Originally published at Forbes.com on June 6, 2018.

 

The latest Social Security Trustees Report was released yesterday, and, really, there was nothing remarkable about it.  It reports on the same trajectory towards Trust Fund depletion and the system’s subsequent inability to pay promised benefits, as in prior reports.  But one item that is striking is the insistence of various pro-Social Insurance advocacy groups that, not only is Social Security, and, indeed, the entire system of Social Insurance, in good health, but this demonstrates that it’s entirely appropriate to expand the generosity of the system.

Here’s the advocacy group Social Security Works:

The most important takeaways from the 2018 Trustees Report will be that (1) Social Security has a large and growing surplus, and (2) Social Security is extremely affordable. At its most expensive, Social Security is projected to cost just around 6 percent of gross domestic product (“GDP”). Indeed, in three-quarters of a century, Social Security will constitute just around 6.17 percent of GDP. . . .

The report will show that Social Security is fully and easily affordable. The question of whether to expand or cut Social Security’s modest benefits is a question of values and choice, not affordability. Indeed, in light of Social Security’s near universality, efficiency, fairness in its benefit distribution, portability from job to job, and security, the obvious solution to the nation’s looming retirement income crisis, discussed below, is to increase Social Security’s modest benefits. . . .

Moreover, expanding Social Security not only addresses the retirement income crisis, it also is part of the answer to growing income and wealth inequality and the financial squeeze on working families. Expanding, not cutting, Social Security while requiring the wealthiest among us to contribute more – indeed, their fair share – is the best policy approach to addressing these challenges while restoring Social Security to long-range actuarial balance.

The group then spends the remainder of this “backgrounder” making the claim that Social Security is, all things considered, in good financial health:  they write, for instance, that “Social Security is fully funded for the next decade, around 93 percent funded for the next 25 years, around 87 percent funded over the next 50 years, and around 84 percent funded over the next 75 years.”

And their message is repeated by others who decry those worried about the system as nothing more than Chicken Littles.

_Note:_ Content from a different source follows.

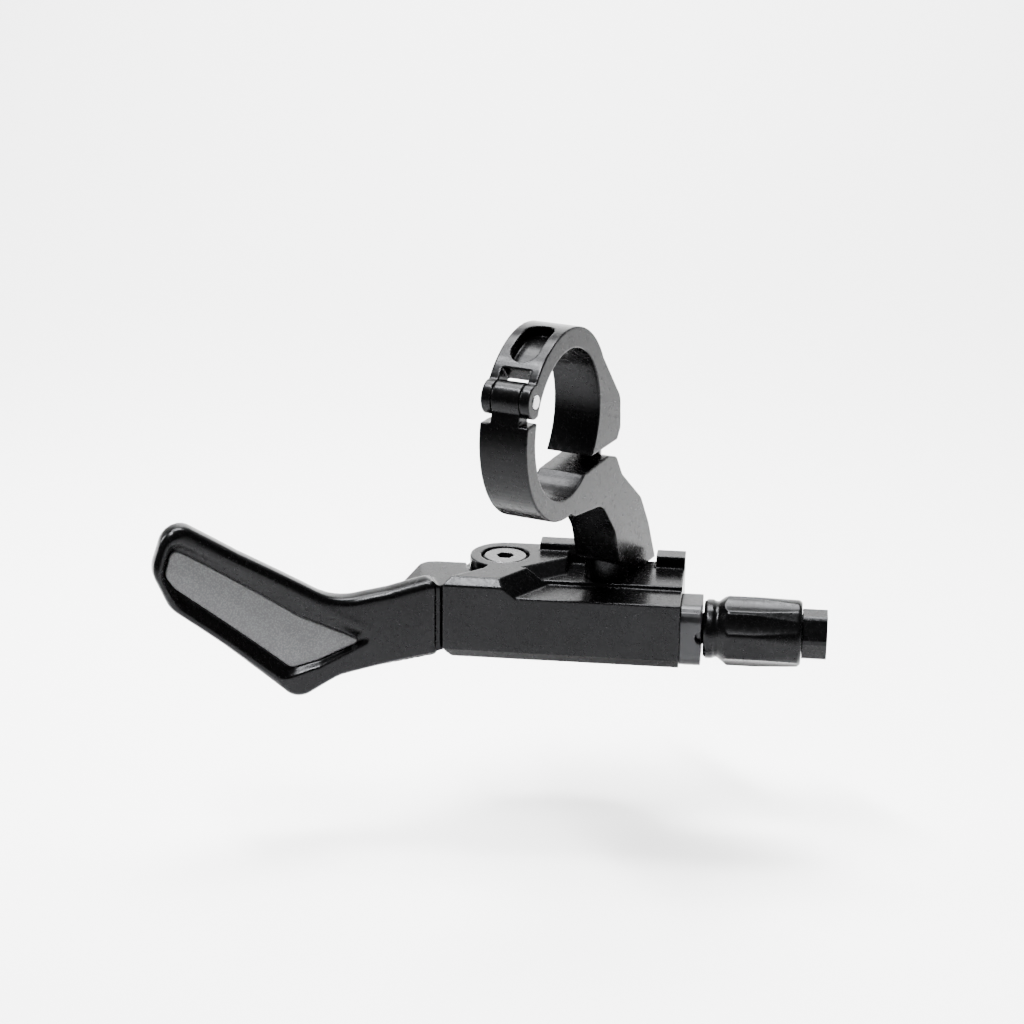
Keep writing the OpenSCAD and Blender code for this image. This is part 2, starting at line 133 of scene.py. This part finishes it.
def edge_mask(tree, radius):
    """Near 1 on sharp edges, where a finish wears and where a painted highlight goes, and the normal
    rounded over them.
    """
    bevel = node(tree, "ShaderNodeBevel", Radius=radius, samples=6)
    geo = tree.nodes.new("ShaderNodeNewGeometry")
    dot = node(tree, "ShaderNodeVectorMath", operation="DOT_PRODUCT")
    tree.links.new(bevel.outputs[0], dot.inputs[0])
    tree.links.new(geo.outputs["Normal"], dot.inputs[1])
    return remap(tree, dot.outputs["Value"], 1.0, 0.8, 0.0, 1.0), bevel.outputs[0]


def metal(name, colour, wear_and_highlight, rough, metallic, grain=GRAIN_SCALE, grain_depth=0.10, grazing=1.0):
    """A cloudy tone with fine grain, and a lighter colour along the edges that is partly wear and
    partly a painted highlight.
    """
    mat, tree, shader = new_material(name)
    coords = object_coords(tree)
    cloud = noise(tree, coords, CLOUD_SCALE, 4)
    dark = tuple(c * (1 - TONE_SPREAD) for c in colour)
    light = tuple(c * (1 + TONE_SPREAD) for c in colour)
    base = mix_colour(tree, remap(tree, cloud, 0.3, 0.7, 0, 1), dark, light)
    mask, bevel_normal = edge_mask(tree, EDGE_WIDTH)
    scuff = noise(tree, coords, SCUFF_SCALE, 5, 0.7)
    # Edge mask times scuff noise: where the lighter edge colour, partly wear and partly painted
    # highlight, shows.
    wear_and_highlight_mask = node(tree, "ShaderNodeMath", operation="MULTIPLY")
    tree.links.new(mask, wear_and_highlight_mask.inputs[0])
    tree.links.new(remap(tree, scuff, 0.35, 0.65, 0.25, 0.8), wear_and_highlight_mask.inputs[1])
    tree.links.new(mix_colour(tree, wear_and_highlight_mask.outputs[0], base, wear_and_highlight), shader.inputs["Base Color"])
    shader.inputs["Metallic"].default_value = metallic
    shader.inputs["Specular Tint"].default_value = (grazing, grazing, grazing, 1)
    sheen = noise(tree, coords, SHEEN_SCALE, 4)
    tree.links.new(remap(tree, sheen, 0.3, 0.7, rough - 0.05, rough + 0.06), shader.inputs["Roughness"])
    bump = node(tree, "ShaderNodeBump", Strength=grain_depth, Distance=BUMP_DISTANCE)
    tree.links.new(noise(tree, coords, grain, 2), bump.inputs["Height"])
    tree.links.new(bevel_normal, bump.inputs["Normal"])
    tree.links.new(bump.outputs[0], shader.inputs["Normal"])
    return mat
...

In fact, their statement about the small size of Social Security as a percent of GDP is deceptive.  Social Security taxes, based on present law, remain low, but this has no relationship to the degree to which Social Security’s actual benefits, as defined in present law, are “affordable” because the only reason why this 6% of GDP projection is true year after year is that, according to current law, when the Trust Fund ends, benefits will be cut to the degree necessary to be able to pay them from incoming FICA taxes, a benefit cut of (based on current projections) 23%, as Social Security Works acknowledges.  In fact, this oft-repeated statement, that Social Security will only be able to pay out 77% of benefit, is itself misleading as this figure, too, changes over time:  immediately upon depletion of the Trust Fund, in 2034, FICA taxes will be sufficient to cover 79% of promised benefits, but at the end of the 75-year projection period, in 2092, this drops to 74% due to changing demographics, and that’s, again, based on the assumption, as with the prior year’s report (and discussed separately here) that fertility rebounds from its current low level to a more usual 2.0 children per woman, which may or may not happen.  If fertility remains low, benefit cuts will be harsher.

I will also remind readers that Social Security is only one piece of the overall question of an aging America.  Add in Medicare and all of the other programs of government support to the elderly, and we’re looking at a projection that as early as 2046 we’re looking at government spending on the aged at nearly 30% of GDP.  And I am skeptical of easy answers like asking the “millionaires and billionaires” to “pay their fair share,” because any such new tax revenue (besides being wholly outside the international norm for how one runs Social Insurance programs) has to compete will all manner of other spending priorities.

There is not an easy answer.  And such answers as there are connect together Social Security with a whole constellation of related issues around health care, improving the well-being of the elderly, the economy and working life.  But the current tactic among various advocacy groups to claim that there’s nothing wrong with Social Security (that a tax hike can’t fix, anyway) is worrisome.

 

December 2024 Author’s note: the terms of my affiliation with Forbes enable me to republish materials on other sites, so I am updating my personal website by duplicating a selected portion of my Forbes writing here.

2 thoughts on “Forbes Post, “Against Social Security Anti-Chicken-Little-ism”

  1. I agree that neither panic nor complacency are the responses to future SS problems…that, however doesn’t mean that modest action should not happen soon…to insure that SS will be around in a healthy manner the cap on SS taxes should be eliminated…at the same time, while we don’t need to increase SS, we do need to raise the amounts used that trigger taxes being paid on benefits (those amounts have not changed in a quarter of a century…they should be now double what they are)…

  2. Start all discussions about Socialist Insecurity with the U.S. Constitution, that does not authorize this political scheme, but it should be reserved to the states, or to the people, per the 10th Amendment.